GENERAL Practice in the North of Ireland is close to collapse with the General Practitioners Committee (GPC) seeking to collect enough undated resignations to ‘walk away from the NHS’.
Speaking with Pulse, GPC Northern Ireland chair Dr Tom Black said that Local Medical Committee (LMC) leaders were warning of practices across the country on the brink of collapse at a meeting last week.
The Northern Ireland GPC is currently collecting resignations from GPs, with the aim of stepping outside the NHS when they receive resignations from 60% of practices. Dr Black said that the GPC was ‘finalising’ its so-called Plan B, which will lay out the details on charging for appointments and around staff, pensions and indemnity once GPs are outside the NHS.
Black added however that the combination of the closures of practices with the fact that there was no government may mean that general practice will ‘collapse’ altogether before 60% of practices are collected. Black stated that the whole of Northern Ireland is facing major practice closures.
Black stated there are ‘multiple’ practices at risk of closure in Belfast where LMC leaders reported similar pressures to those long seen in rural areas. ‘Co Fermanagh is in a perilous state after the closure of a number of practices in recent weeks with half expected to go within the year.

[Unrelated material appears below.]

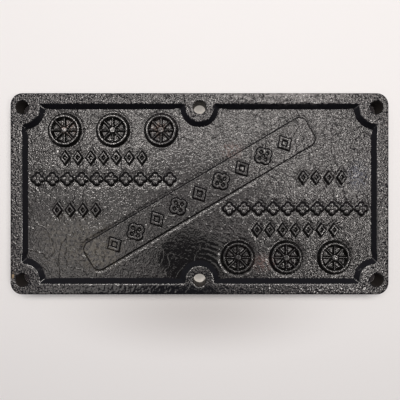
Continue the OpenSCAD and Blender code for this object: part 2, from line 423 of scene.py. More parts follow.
def add_bar(margin):
    """Adds a bar of ground as long and wide as the band and a margin all round, its top at the field."""
    bpy.ops.mesh.primitive_cube_add(
        size=1,
        location=(0, 0, field_z - ground_depth / 2),
        scale=(2 * (band_half_length + margin), 2 * (band_half_width + margin), ground_depth),
    )
    return settle(bpy.context.object)


def make_band():
    band = add_bar(0)
    band.name = "raised_band"
    edit(band)
    upright_edges(band, ground_depth / 2)
    bpy.ops.mesh.bevel(offset=band_corner_r, segments=band_corner_steps, affect="EDGES")
    bpy.ops.mesh.select_mode(type="FACE")
    pick(band, looks_up)
    bpy.ops.mesh.inset(thickness=band_flank, depth=band_z - field_z)
    take(band)
    join(band, [add_bar(band_margin)])
    band.matrix_world = Matrix.Rotation(band_turn, 4, "Z")
    settle(band)
    soften(band, band_cell, band_passes)
    cut_free(band, field_z)
    return band


band = make_band()
print("band:", triangles(band), "triangles")

# %% [markdown]
# ## Relief by insets
# Each raised motif is a ridge: a flank up, a narrow crest, a flank down. Starting from a flat disc of
# ground, one inset per step draws the whole section: an inset with a depth makes a flank, and one without
# makes a flat. The same few lines give the tyre and hub of a wheel from a round disc and a lozenge from a
# four-sided one.

# %% Ground disc and stepped insets
ground_margin = 1.6 * mm
ornament_cell = 0.34 * mm


def ground_disc(name, sides, size_x, size_y, level):
    """Adds a disc of ground with its top at the given level and its top face selected in edit mode."""
    bpy.ops.mesh.primitive_cylinder_add(
        vertices=sides,
        radius=1,
        depth=1,
        location=(0, 0, level - ground_depth / 2),
        scale=(size_x / 2, size_y / 2, ground_depth),
    )
    disc = settle(bpy.context.object)
    disc.name = name
    edit(disc)
    pick(disc, looks_up)
    return disc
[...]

And there is concern for Portadown, where it had been predicted the whole town could be left without a GP after a domino effect caused by the closure of a 5,200 patient practice in January.’
Last January the GPC began to collect undated resignations after 97% voted to back the move which could see GPs leave the NHS and begin to charge for appointments. Black said: ‘There are lots of resignations coming in every week.’ Black continued: ‘There are multiple collapses going on.’

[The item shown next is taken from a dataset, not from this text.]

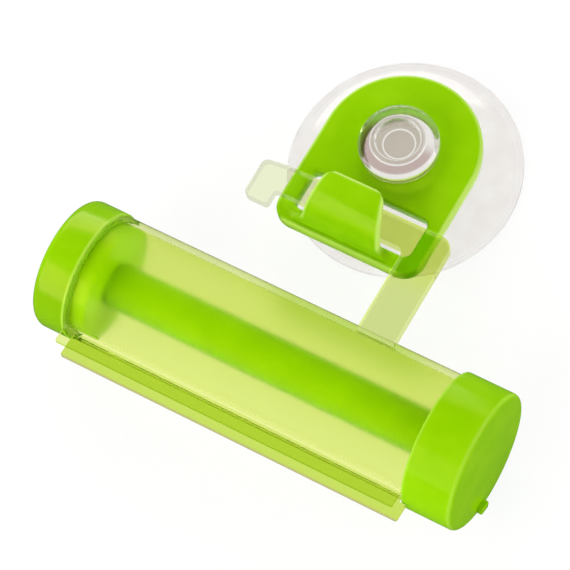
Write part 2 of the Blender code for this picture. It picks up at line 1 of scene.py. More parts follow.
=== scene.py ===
"""Looks of the toothpaste tube squeezer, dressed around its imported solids.

The pieces' lengths are in millimetres, measured from the centre of the suction cup's rim: X runs along the
barrel towards the knob, Y up the wall and Z away from it. Place moves them into the row frame, and add_mesh
turns them into metres. The studio's lengths are in metres.
"""
import logging
import math
from dataclasses import dataclass
from enum import Enum
from typing import Any, Callable, Sequence

import bmesh
import bpy
import numpy as np
from mathutils import Matrix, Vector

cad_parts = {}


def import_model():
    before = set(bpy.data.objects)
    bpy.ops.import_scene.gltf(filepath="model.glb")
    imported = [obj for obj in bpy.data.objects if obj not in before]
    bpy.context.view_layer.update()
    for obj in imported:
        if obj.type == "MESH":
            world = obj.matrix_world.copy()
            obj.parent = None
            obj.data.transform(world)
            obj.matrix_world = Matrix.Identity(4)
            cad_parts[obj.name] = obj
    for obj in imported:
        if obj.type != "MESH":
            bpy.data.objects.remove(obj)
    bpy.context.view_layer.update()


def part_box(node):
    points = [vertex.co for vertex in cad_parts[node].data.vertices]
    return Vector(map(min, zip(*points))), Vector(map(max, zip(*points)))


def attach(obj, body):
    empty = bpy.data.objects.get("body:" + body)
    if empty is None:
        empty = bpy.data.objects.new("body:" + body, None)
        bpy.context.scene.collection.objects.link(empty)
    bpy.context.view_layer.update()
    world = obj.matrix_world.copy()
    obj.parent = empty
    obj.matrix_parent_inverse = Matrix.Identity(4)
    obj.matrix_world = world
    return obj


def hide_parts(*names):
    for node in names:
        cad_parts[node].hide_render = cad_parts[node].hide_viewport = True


Item, Material, Mesh = bpy.types.Object, bpy.types.Material, bpy.types.Mesh
Triple = tuple[float, float, float]
Span = tuple[float, float]
Colour = Triple

LOG = logging.getLogger("squeezer")
MM = 0.001
MERGE_WITHIN = 0.0005
SHARP_FROM = 35.0
FULL_TURN = 2 * math.pi
QUARTER_TURN = math.pi / 2


class Axis(Enum):
    """Direction of a turned piece's own axis: the order in which (across, across, along) become X, Y, Z."""

    OUT_OF_WALL = (0, 1, 2)
    ALONG_BARREL = (2, 0, 1)


@dataclass(frozen=True)
class Place:
    """Where the object's own points lie in the row frame, in millimetres.

    Args:
        cup: Centre of the suction cup's rim, as X and Y.
        axis: The barrel's axis, as Y and Z.
    """

    cup: Span
    axis: Span

    @classmethod
    def from_frame(cls) -> "Place":
        """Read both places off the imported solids' boxes."""
        low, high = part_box("suction_cup")
        cap_low, cap_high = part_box("end_cap")
        return cls(
            ((low.x + high.x) / 2 / MM, (low.y + high.y) / 2 / MM),
            ((cap_low.y + cap_high.y) / 2 / MM, (cap_low.z + cap_high.z) / 2 / MM),
        )

    def from_cup(self, points: np.ndarray) -> np.ndarray:
        """Move points that are measured from the cup's centre into the row frame."""
        return points + np.array([self.cup[0], self.cup[1], 0.0])

    def on_axis(self, points: np.ndarray) -> np.ndarray:
        """Move points that are measured from the barrel's axis, level with the cup's centre along X."""
        return points + np.array([self.cup[0], self.axis[0], self.axis[1]])


# ---- shapes: points are in millimetres, and faces are lists of point numbers ----


def grid_faces(rows: int, columns: int, close_rows: bool) -> list[list[int]]:
    """Quads of a grid of points whose columns close on themselves.

    Args:
        rows: Number of rings.
        columns: Points in a ring.
        close_rows: Whether the last ring joins the first.

    Returns:
        Quads as lists of point numbers.
    """
    i, j = np.meshgrid(np.arange(rows if close_rows else rows - 1), np.arange(columns), indexing="ij")
    below, right = (i + 1) % rows, (j + 1) % columns
    quads = np.stack([i * columns + j, i * columns + right, below * columns + right, below * columns + j], -1)
    return quads.reshape(-1, 4).tolist()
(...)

General practice will ‘collapse’ altogether before 60% of practices are collected. Resignation from the NHS and charging patients are no way to defend the NHS and general practice, in fact it would help to bury both.
The only way to defend the NHS and General Practice is to bring the Tory government down on June 8 and bring in a Labour government that will be given no alternative but to reverse all NHS cuts, and to provide the proper financing to allow doctors to do their job and treat all their patients free at the point of need. The NHS must not be surrendered to the Tories.
Anna Athow, deputy chairman of the London BMA told News Line in a personal capacity: ‘We are told that the goal has always been that once 60% of resignations are received the NI GPC will begin the process of “stepping outside” the NHS.
‘This means NIGPC would lead GPs to no longer be employed by the NHS and start charging patients themselves. In effect, this is advising GPs to become private practitioners.
‘This dangerously backward policy, far from solving the problems of primary care in Northern Ireland, will simply help the Conservative government to accelerate privatisation of the NHS throughout the UK. BMA Council and GPC in England must distance itself from the Northern Ireland GPC’s decision to use undated resignations to “step outside” the NHS.
‘In fact, the former should use its powers to prevent BMA GPs in Northern Ireland from leaving the NHS. It is official national BMA policy, voted on at numerous Annual Representative Meetings, to defend the NHS as a publicly funded and provided service and that includes general practice.
‘This backward move has resulted from the outrageous decision at last year’s LMC conference to outlaw any motions proposing strike action to defend general practice alongside the junior doctors’ strike action. The only way to fight privatisation of the NHS is for the BMA to take industrial action alongside other health unions and the whole TUC, to remove this government.’